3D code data
Begin

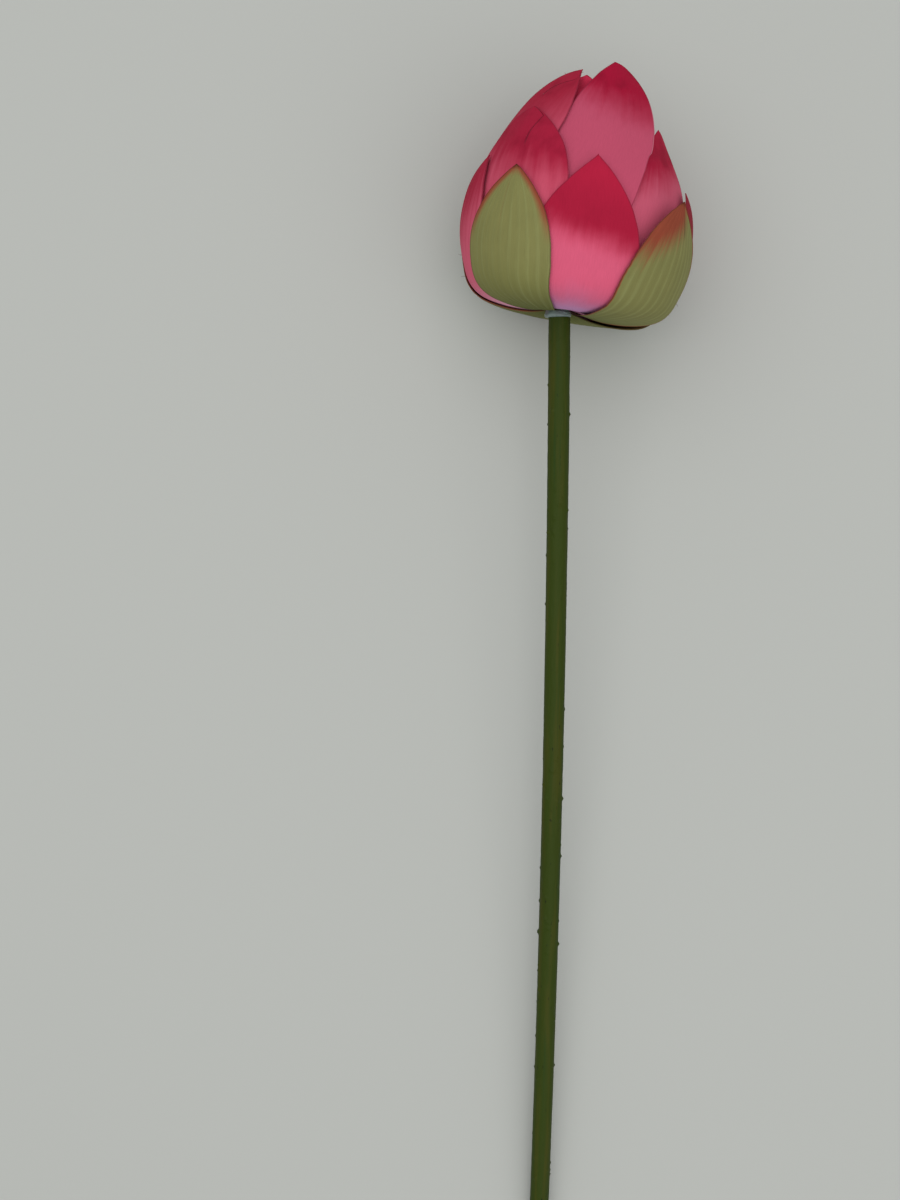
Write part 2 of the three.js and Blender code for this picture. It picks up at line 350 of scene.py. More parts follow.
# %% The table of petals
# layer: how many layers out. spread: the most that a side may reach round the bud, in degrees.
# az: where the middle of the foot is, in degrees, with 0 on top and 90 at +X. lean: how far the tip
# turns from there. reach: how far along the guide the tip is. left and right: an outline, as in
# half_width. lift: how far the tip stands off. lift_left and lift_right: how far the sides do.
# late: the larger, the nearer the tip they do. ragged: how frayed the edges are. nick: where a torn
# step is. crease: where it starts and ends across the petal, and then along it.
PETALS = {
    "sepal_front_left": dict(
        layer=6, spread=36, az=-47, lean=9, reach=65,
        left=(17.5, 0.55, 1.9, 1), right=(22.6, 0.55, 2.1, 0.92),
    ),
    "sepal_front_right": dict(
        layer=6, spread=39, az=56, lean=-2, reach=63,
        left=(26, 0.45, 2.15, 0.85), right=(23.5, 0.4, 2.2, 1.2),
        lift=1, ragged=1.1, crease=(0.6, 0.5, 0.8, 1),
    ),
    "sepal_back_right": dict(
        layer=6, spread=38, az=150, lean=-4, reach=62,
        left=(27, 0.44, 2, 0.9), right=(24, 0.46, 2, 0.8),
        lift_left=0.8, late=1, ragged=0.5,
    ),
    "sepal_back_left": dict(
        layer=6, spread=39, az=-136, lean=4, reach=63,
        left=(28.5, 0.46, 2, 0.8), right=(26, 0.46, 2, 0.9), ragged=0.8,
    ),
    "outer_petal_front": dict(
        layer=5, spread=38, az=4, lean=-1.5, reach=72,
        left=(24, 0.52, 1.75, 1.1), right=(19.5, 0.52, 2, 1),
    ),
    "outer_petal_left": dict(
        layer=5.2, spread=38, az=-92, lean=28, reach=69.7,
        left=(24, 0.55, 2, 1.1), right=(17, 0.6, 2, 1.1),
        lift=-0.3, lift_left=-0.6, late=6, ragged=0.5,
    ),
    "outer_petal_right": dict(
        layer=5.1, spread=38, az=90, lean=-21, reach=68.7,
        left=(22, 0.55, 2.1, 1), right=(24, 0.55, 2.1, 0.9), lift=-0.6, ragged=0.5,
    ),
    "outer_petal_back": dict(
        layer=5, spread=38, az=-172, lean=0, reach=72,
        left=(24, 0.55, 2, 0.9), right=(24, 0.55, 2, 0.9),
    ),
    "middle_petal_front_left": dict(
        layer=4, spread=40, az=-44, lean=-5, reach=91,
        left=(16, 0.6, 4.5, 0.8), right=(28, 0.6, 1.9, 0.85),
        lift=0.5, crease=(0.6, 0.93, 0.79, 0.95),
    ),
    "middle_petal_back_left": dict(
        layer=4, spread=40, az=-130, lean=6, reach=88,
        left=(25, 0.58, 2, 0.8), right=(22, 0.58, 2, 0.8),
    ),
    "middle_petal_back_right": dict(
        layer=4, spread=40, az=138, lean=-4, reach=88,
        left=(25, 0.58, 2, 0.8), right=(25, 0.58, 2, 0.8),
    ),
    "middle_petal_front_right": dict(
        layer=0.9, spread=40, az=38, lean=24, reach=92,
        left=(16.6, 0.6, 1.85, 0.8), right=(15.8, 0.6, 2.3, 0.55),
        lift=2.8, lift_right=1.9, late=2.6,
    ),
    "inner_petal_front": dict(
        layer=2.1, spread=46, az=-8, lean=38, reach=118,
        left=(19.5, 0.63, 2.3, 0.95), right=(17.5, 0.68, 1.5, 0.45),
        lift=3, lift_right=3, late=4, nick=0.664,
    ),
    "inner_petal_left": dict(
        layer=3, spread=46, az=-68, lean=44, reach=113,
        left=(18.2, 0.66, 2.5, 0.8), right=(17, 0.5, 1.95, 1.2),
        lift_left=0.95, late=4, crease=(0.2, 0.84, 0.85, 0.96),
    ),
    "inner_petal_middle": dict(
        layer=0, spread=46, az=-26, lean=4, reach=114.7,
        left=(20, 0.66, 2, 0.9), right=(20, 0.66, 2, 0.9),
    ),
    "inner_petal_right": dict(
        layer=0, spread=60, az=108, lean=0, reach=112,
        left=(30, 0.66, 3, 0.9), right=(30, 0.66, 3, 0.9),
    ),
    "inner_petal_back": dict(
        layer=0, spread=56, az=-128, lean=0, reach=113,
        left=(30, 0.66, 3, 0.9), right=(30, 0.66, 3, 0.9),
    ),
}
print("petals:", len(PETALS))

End
Begin

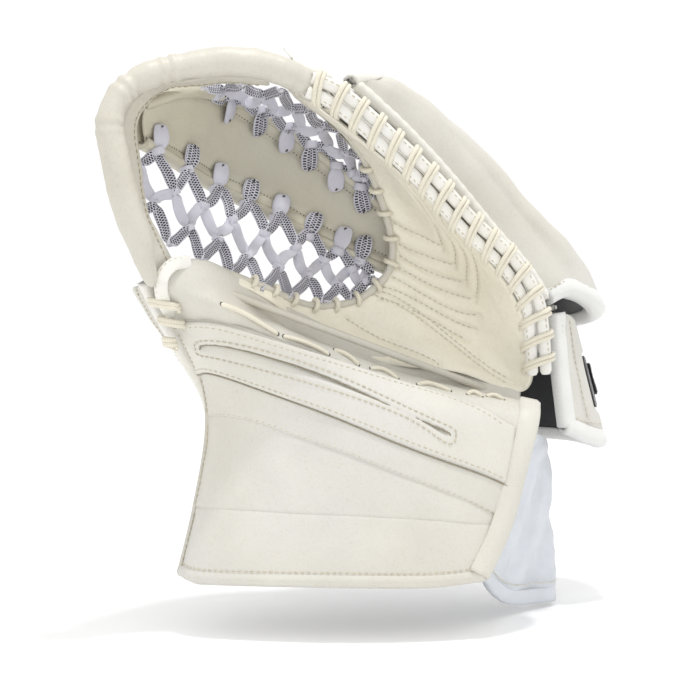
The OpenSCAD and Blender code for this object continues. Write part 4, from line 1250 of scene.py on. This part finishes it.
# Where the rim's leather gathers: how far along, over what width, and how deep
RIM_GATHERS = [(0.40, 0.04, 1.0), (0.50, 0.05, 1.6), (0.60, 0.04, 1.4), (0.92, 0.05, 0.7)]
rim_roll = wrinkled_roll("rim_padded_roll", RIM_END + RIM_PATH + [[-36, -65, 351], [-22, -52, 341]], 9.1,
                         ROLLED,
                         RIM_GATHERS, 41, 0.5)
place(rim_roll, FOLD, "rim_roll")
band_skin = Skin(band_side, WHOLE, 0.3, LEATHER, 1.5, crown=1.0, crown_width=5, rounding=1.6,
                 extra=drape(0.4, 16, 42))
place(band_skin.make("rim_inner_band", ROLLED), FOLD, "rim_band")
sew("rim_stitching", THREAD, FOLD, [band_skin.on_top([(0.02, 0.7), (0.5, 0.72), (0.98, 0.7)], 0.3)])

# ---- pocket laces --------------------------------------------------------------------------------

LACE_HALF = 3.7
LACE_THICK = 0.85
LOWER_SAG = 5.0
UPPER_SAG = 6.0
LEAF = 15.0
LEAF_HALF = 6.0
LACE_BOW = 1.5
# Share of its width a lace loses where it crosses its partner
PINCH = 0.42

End

▶ **Goal**
Extract the run of lines that opens with the line containing "The OpenSCAD and" and closes with the line containing "# ---- pocket"; reproduce it exactly and add nothing.

▶ **Output of the task**
The OpenSCAD and Blender code for this object continues. Write part 4, from line 1250 of scene.py on. This part finishes it.
# Where the rim's leather gathers: how far along, over what width, and how deep
RIM_GATHERS = [(0.40, 0.04, 1.0), (0.50, 0.05, 1.6), (0.60, 0.04, 1.4), (0.92, 0.05, 0.7)]
rim_roll = wrinkled_roll("rim_padded_roll", RIM_END + RIM_PATH + [[-36, -65, 351], [-22, -52, 341]], 9.1,
                         ROLLED,
                         RIM_GATHERS, 41, 0.5)
place(rim_roll, FOLD, "rim_roll")
band_skin = Skin(band_side, WHOLE, 0.3, LEATHER, 1.5, crown=1.0, crown_width=5, rounding=1.6,
                 extra=drape(0.4, 16, 42))
place(band_skin.make("rim_inner_band", ROLLED), FOLD, "rim_band")
sew("rim_stitching", THREAD, FOLD, [band_skin.on_top([(0.02, 0.7), (0.5, 0.72), (0.98, 0.7)], 0.3)])

# ---- pocket laces --------------------------------------------------------------------------------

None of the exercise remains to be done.